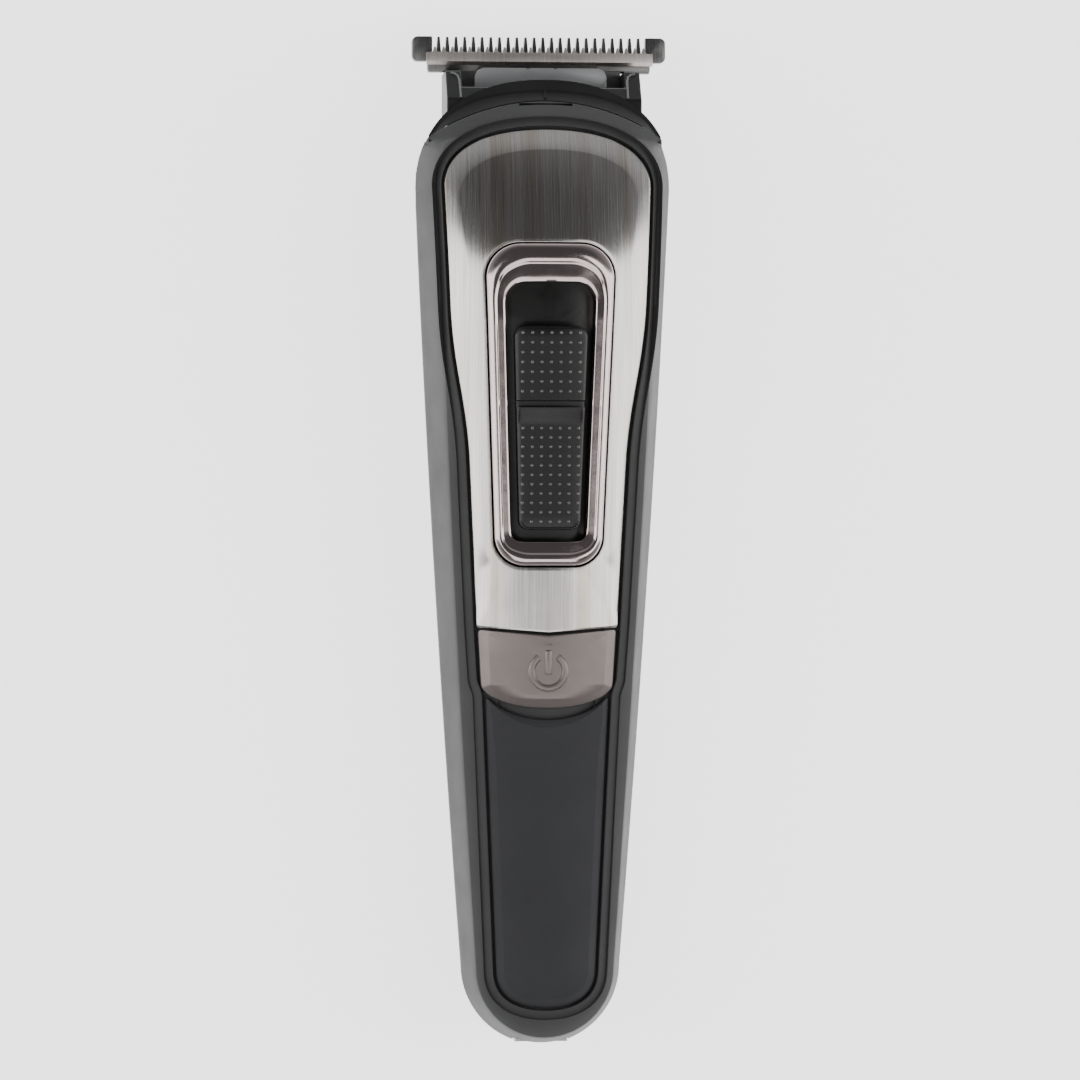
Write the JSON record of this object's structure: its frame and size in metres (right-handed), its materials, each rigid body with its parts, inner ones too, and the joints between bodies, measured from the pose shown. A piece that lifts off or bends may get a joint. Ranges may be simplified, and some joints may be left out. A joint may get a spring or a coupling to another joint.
{
  "type": "beard trimmer",
  "caption": "Cordless T-blade beard trimmer: tapered two-shell housing, brushed steel front plate, thumb slider in a bezel, power button and a lift-off cutting head.",
  "frame": {"origin": "centre of the footprint, on the surface that the flat back rests on", "axes": "+X across the front to the right, +Y along the trimmer towards the teeth, +Z out of the front face"},
  "size_m": [0.0406, 0.16, 0.0315],
  "materials": {
    "black_plastic": "fine satin texture",
    "soft_black": "soft-touch matte",
    "brushed_plate": "brushed lengthways, rolled bright edge",
    "rose_gunmetal": "metallised, rose gunmetal",
    "taupe_metal": "satin metallised, taupe",
    "satin_silver": "satin",
    "dark_steel": "ground, dark",
    "warm_steel": "ground",
    "natural_plastic": "moulded",
    "board": "solder-masked",
    "cell_wrap": "shrink film",
    "contact_brass": "plated",
    "winding_copper": "enamelled wire",
    "light_pipe": "clear"
  },
  "bodies": {
    "housing": {"front_shell": "black_plastic", "rear_shell": "black_plastic", "head_mount": "black_plastic", "steel_faceplate": "brushed_plate", "slider_bezel": "rose_gunmetal", "slot_floor": "soft_black", "lower_grip_panel": "soft_black", "chassis": "natural_plastic", "battery_cell": "cell_wrap", "battery_contact_rear": "contact_brass", "battery_contact_front": "contact_brass", "circuit_board": "board", "switch_body": "satin_silver", "status_light": "light_pipe", "charge_socket": "satin_silver", "motor_can": "satin_silver", "motor_end_cap": "natural_plastic", "motor_bush_rear": "contact_brass", "motor_bush_front": "contact_brass", "motor_bracket": "dark_steel", "motor_screw_1": "satin_silver", "motor_screw_2": "satin_silver", "housing_screw_1": "dark_steel", "housing_screw_2": "dark_steel", "housing_screw_3": "dark_steel", "button_spring": "satin_silver", "slider_spring": "satin_silver"},
    "rotor": {"motor_shaft": "dark_steel", "motor_armature": "winding_copper", "drive_cam": "natural_plastic"},
    "slider": {"thumb_slider": "soft_black", "slider_carriage": "natural_plastic"},
    "head": {"head_carrier": "black_plastic", "comb_blade": "dark_steel", "cutter_cover_plate": "satin_silver", "blade_screw_1": "satin_silver", "blade_screw_2": "satin_silver"},
    "cutter": {"cutter_blade": "warm_steel", "drive_fork": "natural_plastic"},
    "button": {"power_button": "taupe_metal"},
    "plunger": {"switch_plunger": "soft_black"}
  },
  "joints": [
    {"name": "slider_release", "type": "slide", "parent": "housing", "child": "slider", "axis": [0, 1, 0], "range_m": [0, 0.0055], "stiffness_N_per_m": 250, "deforming": ["slider_spring"]},
    {"name": "head_lift_off", "type": "slide", "parent": "slider", "child": "head", "axis": [0, 1, 0], "range_m": [0, 0.025]},
    {"name": "cutter_stroke", "type": "slide", "parent": "head", "child": "cutter", "axis": [1, 0, 0], "range_m": [-0.001, 0.001]},
    {"name": "motor_spin", "type": "hinge", "parent": "housing", "child": "rotor", "pos_m": [0, 0.031, 0.0138], "axis": [0, 1, 0], "continuous": true},
    {"name": "power_press", "type": "slide", "parent": "housing", "child": "button", "axis": [0, 0, -1], "range_m": [0, 0.0005], "stiffness_N_per_m": 2500, "deforming": ["button_spring"]},
    {"name": "switch_press", "type": "slide", "parent": "housing", "child": "plunger", "axis": [0, 0, -1], "range_m": [0, 0.0005]}
  ],
  "couplings": [
    {"joint": "switch_press", "follows": "power_press", "ratio": 1}
  ]
}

----------

(Exercise task):
Copy each line of the data exactly, leaving nothing out.

(Exercise output):
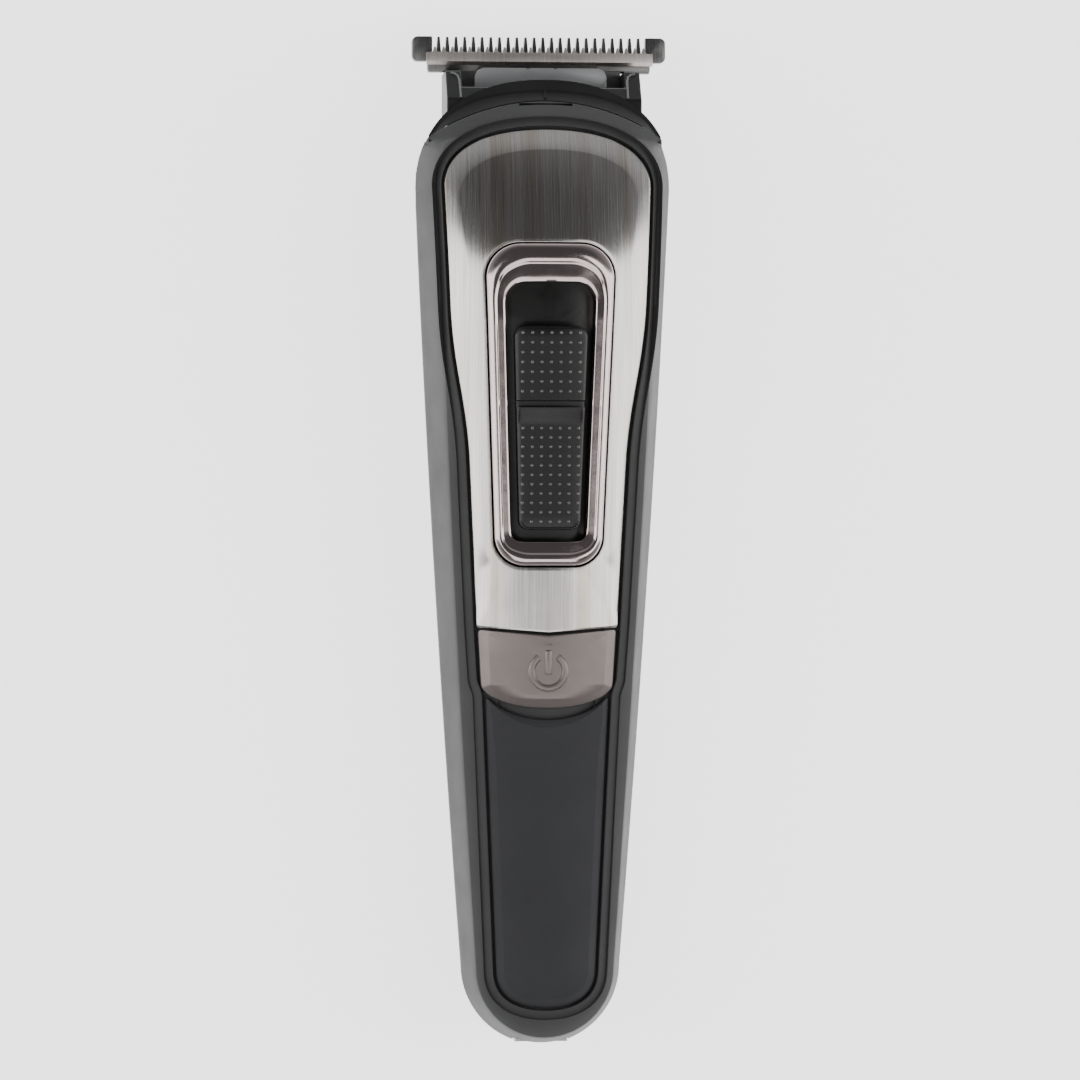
Write the JSON record of this object's structure: its frame and size in metres (right-handed), its materials, each rigid body with its parts, inner ones too, and the joints between bodies, measured from the pose shown. A piece that lifts off or bends may get a joint. Ranges may be simplified, and some joints may be left out. A joint may get a spring or a coupling to another joint.
{
  "type": "beard trimmer",
  "caption": "Cordless T-blade beard trimmer: tapered two-shell housing, brushed steel front plate, thumb slider in a bezel, power button and a lift-off cutting head.",
  "frame": {"origin": "centre of the footprint, on the surface that the flat back rests on", "axes": "+X across the front to the right, +Y along the trimmer towards the teeth, +Z out of the front face"},
  "size_m": [0.0406, 0.16, 0.0315],
  "materials": {
    "black_plastic": "fine satin texture",
    "soft_black": "soft-touch matte",
    "brushed_plate": "brushed lengthways, rolled bright edge",
    "rose_gunmetal": "metallised, rose gunmetal",
    "taupe_metal": "satin metallised, taupe",
    "satin_silver": "satin",
    "dark_steel": "ground, dark",
    "warm_steel": "ground",
    "natural_plastic": "moulded",
    "board": "solder-masked",
    "cell_wrap": "shrink film",
    "contact_brass": "plated",
    "winding_copper": "enamelled wire",
    "light_pipe": "clear"
  },
  "bodies": {
    "housing": {"front_shell": "black_plastic", "rear_shell": "black_plastic", "head_mount": "black_plastic", "steel_faceplate": "brushed_plate", "slider_bezel": "rose_gunmetal", "slot_floor": "soft_black", "lower_grip_panel": "soft_black", "chassis": "natural_plastic", "battery_cell": "cell_wrap", "battery_contact_rear": "contact_brass", "battery_contact_front": "contact_brass", "circuit_board": "board", "switch_body": "satin_silver", "status_light": "light_pipe", "charge_socket": "satin_silver", "motor_can": "satin_silver", "motor_end_cap": "natural_plastic", "motor_bush_rear": "contact_brass", "motor_bush_front": "contact_brass", "motor_bracket": "dark_steel", "motor_screw_1": "satin_silver", "motor_screw_2": "satin_silver", "housing_screw_1": "dark_steel", "housing_screw_2": "dark_steel", "housing_screw_3": "dark_steel", "button_spring": "satin_silver", "slider_spring": "satin_silver"},
    "rotor": {"motor_shaft": "dark_steel", "motor_armature": "winding_copper", "drive_cam": "natural_plastic"},
    "slider": {"thumb_slider": "soft_black", "slider_carriage": "natural_plastic"},
    "head": {"head_carrier": "black_plastic", "comb_blade": "dark_steel", "cutter_cover_plate": "satin_silver", "blade_screw_1": "satin_silver", "blade_screw_2": "satin_silver"},
    "cutter": {"cutter_blade": "warm_steel", "drive_fork": "natural_plastic"},
    "button": {"power_button": "taupe_metal"},
    "plunger": {"switch_plunger": "soft_black"}
  },
  "joints": [
    {"name": "slider_release", "type": "slide", "parent": "housing", "child": "slider", "axis": [0, 1, 0], "range_m": [0, 0.0055], "stiffness_N_per_m": 250, "deforming": ["slider_spring"]},
    {"name": "head_lift_off", "type": "slide", "parent": "slider", "child": "head", "axis": [0, 1, 0], "range_m": [0, 0.025]},
    {"name": "cutter_stroke", "type": "slide", "parent": "head", "child": "cutter", "axis": [1, 0, 0], "range_m": [-0.001, 0.001]},
    {"name": "motor_spin", "type": "hinge", "parent": "housing", "child": "rotor", "pos_m": [0, 0.031, 0.0138], "axis": [0, 1, 0], "continuous": true},
    {"name": "power_press", "type": "slide", "parent": "housing", "child": "button", "axis": [0, 0, -1], "range_m": [0, 0.0005], "stiffness_N_per_m": 2500, "deforming": ["button_spring"]},
    {"name": "switch_press", "type": "slide", "parent": "housing", "child": "plunger", "axis": [0, 0, -1], "range_m": [0, 0.0005]}
  ],
  "couplings": [
    {"joint": "switch_press", "follows": "power_press", "ratio": 1}
  ]
}